▶ _Short problem_
Track down every line below that holds "object" and copy it.

▶ _Raw records_
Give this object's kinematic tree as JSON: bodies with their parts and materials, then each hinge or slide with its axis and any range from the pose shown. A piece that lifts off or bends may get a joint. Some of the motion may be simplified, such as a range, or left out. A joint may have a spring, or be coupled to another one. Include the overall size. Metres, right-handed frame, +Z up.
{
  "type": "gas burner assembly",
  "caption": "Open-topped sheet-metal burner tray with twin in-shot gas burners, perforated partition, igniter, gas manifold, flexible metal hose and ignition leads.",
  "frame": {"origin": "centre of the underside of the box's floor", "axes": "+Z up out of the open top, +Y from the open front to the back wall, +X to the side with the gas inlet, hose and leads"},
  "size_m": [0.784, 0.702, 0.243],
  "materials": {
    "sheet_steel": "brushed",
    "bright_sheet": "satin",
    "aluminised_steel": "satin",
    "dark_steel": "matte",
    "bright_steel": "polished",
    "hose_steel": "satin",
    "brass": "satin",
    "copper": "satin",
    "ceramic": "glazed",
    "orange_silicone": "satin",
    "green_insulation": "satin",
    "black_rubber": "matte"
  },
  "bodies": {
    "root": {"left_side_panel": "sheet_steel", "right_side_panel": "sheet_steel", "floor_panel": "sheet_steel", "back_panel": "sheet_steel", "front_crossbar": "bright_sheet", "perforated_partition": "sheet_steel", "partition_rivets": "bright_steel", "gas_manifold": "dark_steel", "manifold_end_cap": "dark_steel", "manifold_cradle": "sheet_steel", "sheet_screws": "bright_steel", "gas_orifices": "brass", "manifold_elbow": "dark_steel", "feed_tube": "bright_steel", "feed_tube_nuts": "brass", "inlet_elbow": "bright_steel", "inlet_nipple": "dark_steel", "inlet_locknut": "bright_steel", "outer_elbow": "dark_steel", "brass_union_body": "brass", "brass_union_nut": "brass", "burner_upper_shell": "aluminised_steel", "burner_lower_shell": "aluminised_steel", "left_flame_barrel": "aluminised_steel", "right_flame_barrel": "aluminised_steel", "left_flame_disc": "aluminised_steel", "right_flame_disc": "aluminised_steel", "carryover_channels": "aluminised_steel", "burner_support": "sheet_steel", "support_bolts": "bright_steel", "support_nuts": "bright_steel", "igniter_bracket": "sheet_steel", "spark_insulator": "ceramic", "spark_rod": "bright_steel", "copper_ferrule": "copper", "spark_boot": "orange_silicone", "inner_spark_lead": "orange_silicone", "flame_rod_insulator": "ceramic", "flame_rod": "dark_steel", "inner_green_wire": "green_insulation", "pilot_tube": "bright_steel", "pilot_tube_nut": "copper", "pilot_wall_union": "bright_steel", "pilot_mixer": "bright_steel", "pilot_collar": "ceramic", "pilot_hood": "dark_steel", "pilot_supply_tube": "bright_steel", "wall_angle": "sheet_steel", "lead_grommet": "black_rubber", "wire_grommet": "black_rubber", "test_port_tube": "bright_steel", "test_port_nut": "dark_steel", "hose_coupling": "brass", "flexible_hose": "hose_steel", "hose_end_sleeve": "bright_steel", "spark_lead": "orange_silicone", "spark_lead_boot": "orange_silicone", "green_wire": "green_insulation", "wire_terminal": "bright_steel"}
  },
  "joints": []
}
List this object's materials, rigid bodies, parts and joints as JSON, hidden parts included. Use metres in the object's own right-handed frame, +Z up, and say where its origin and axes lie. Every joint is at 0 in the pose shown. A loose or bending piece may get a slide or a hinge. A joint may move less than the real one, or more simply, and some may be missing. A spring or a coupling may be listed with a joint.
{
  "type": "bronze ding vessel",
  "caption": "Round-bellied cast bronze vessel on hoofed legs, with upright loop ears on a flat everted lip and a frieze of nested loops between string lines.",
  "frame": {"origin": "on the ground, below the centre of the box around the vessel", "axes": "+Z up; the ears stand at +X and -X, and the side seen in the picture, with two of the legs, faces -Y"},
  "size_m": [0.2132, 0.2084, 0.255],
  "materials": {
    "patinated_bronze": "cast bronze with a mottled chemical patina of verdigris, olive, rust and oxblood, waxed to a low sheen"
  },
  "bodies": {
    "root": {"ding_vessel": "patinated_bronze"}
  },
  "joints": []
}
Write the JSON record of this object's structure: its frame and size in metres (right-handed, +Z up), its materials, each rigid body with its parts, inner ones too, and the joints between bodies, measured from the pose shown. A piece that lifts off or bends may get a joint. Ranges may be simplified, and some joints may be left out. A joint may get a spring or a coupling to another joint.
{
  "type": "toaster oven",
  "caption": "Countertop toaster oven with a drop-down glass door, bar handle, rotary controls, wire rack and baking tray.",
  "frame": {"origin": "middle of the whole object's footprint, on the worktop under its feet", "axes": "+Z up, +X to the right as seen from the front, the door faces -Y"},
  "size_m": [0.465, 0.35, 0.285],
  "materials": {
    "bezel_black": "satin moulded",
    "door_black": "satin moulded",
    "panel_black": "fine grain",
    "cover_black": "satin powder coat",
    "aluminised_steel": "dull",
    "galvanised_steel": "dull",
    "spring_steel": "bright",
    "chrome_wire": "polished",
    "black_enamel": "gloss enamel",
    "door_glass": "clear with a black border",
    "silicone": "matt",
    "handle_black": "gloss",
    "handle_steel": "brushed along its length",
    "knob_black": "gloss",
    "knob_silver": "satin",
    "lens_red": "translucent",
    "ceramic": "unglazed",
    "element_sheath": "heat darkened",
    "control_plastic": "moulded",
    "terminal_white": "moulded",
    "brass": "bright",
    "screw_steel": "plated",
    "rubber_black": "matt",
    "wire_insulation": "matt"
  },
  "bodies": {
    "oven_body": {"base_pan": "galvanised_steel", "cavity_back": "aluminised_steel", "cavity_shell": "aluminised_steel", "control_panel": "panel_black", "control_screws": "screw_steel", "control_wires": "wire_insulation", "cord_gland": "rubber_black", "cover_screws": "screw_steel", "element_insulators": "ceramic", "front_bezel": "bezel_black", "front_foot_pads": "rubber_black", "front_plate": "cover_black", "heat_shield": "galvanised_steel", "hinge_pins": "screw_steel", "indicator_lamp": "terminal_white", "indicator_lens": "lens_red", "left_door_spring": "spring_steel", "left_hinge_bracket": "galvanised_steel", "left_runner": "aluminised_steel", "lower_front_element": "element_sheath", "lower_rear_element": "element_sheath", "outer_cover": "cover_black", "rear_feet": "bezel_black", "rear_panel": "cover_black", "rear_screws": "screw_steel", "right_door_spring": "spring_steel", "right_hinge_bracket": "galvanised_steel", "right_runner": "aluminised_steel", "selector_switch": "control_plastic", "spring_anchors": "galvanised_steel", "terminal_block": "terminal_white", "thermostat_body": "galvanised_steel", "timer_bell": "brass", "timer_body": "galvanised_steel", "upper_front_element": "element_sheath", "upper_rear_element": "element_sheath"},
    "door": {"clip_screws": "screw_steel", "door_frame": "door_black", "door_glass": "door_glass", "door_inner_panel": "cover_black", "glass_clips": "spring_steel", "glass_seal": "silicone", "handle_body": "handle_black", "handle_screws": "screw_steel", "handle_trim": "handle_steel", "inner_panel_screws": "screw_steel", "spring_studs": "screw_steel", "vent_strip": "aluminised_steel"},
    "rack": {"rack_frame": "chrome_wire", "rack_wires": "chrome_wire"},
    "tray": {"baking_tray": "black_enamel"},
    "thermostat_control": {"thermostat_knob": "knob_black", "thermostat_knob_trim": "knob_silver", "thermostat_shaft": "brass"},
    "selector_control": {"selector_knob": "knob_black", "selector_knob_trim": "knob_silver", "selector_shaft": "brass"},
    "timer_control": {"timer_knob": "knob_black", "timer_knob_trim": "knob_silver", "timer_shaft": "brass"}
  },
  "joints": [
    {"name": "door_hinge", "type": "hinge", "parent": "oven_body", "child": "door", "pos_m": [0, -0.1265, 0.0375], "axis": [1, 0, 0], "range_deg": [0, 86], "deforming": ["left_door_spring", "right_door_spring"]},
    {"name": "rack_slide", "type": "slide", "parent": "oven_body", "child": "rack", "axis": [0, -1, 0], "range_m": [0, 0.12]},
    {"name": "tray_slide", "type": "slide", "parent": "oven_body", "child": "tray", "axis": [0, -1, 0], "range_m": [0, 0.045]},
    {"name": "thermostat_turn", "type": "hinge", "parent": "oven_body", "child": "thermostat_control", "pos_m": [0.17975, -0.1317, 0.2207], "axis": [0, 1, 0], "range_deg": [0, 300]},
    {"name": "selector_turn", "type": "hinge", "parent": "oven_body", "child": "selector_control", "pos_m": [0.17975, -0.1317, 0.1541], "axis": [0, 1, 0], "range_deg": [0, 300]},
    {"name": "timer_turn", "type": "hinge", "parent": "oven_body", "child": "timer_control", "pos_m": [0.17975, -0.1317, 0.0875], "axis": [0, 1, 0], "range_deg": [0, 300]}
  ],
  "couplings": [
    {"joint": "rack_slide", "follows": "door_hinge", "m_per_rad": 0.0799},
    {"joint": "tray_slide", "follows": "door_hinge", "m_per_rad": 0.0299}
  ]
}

▶ _Complete answer_
Give this object's kinematic tree as JSON: bodies with their parts and materials, then each hinge or slide with its axis and any range from the pose shown. A piece that lifts off or bends may get a joint. Some of the motion may be simplified, such as a range, or left out. A joint may have a spring, or be coupled to another one. Include the overall size. Metres, right-handed frame, +Z up.
List this object's materials, rigid bodies, parts and joints as JSON, hidden parts included. Use metres in the object's own right-handed frame, +Z up, and say where its origin and axes lie. Every joint is at 0 in the pose shown. A loose or bending piece may get a slide or a hinge. A joint may move less than the real one, or more simply, and some may be missing. A spring or a coupling may be listed with a joint.
Write the JSON record of this object's structure: its frame and size in metres (right-handed, +Z up), its materials, each rigid body with its parts, inner ones too, and the joints between bodies, measured from the pose shown. A piece that lifts off or bends may get a joint. Ranges may be simplified, and some joints may be left out. A joint may get a spring or a coupling to another joint.
  "frame": {"origin": "middle of the whole object's footprint, on the worktop under its feet", "axes": "+Z up, +X to the right as seen from the front, the door faces -Y"},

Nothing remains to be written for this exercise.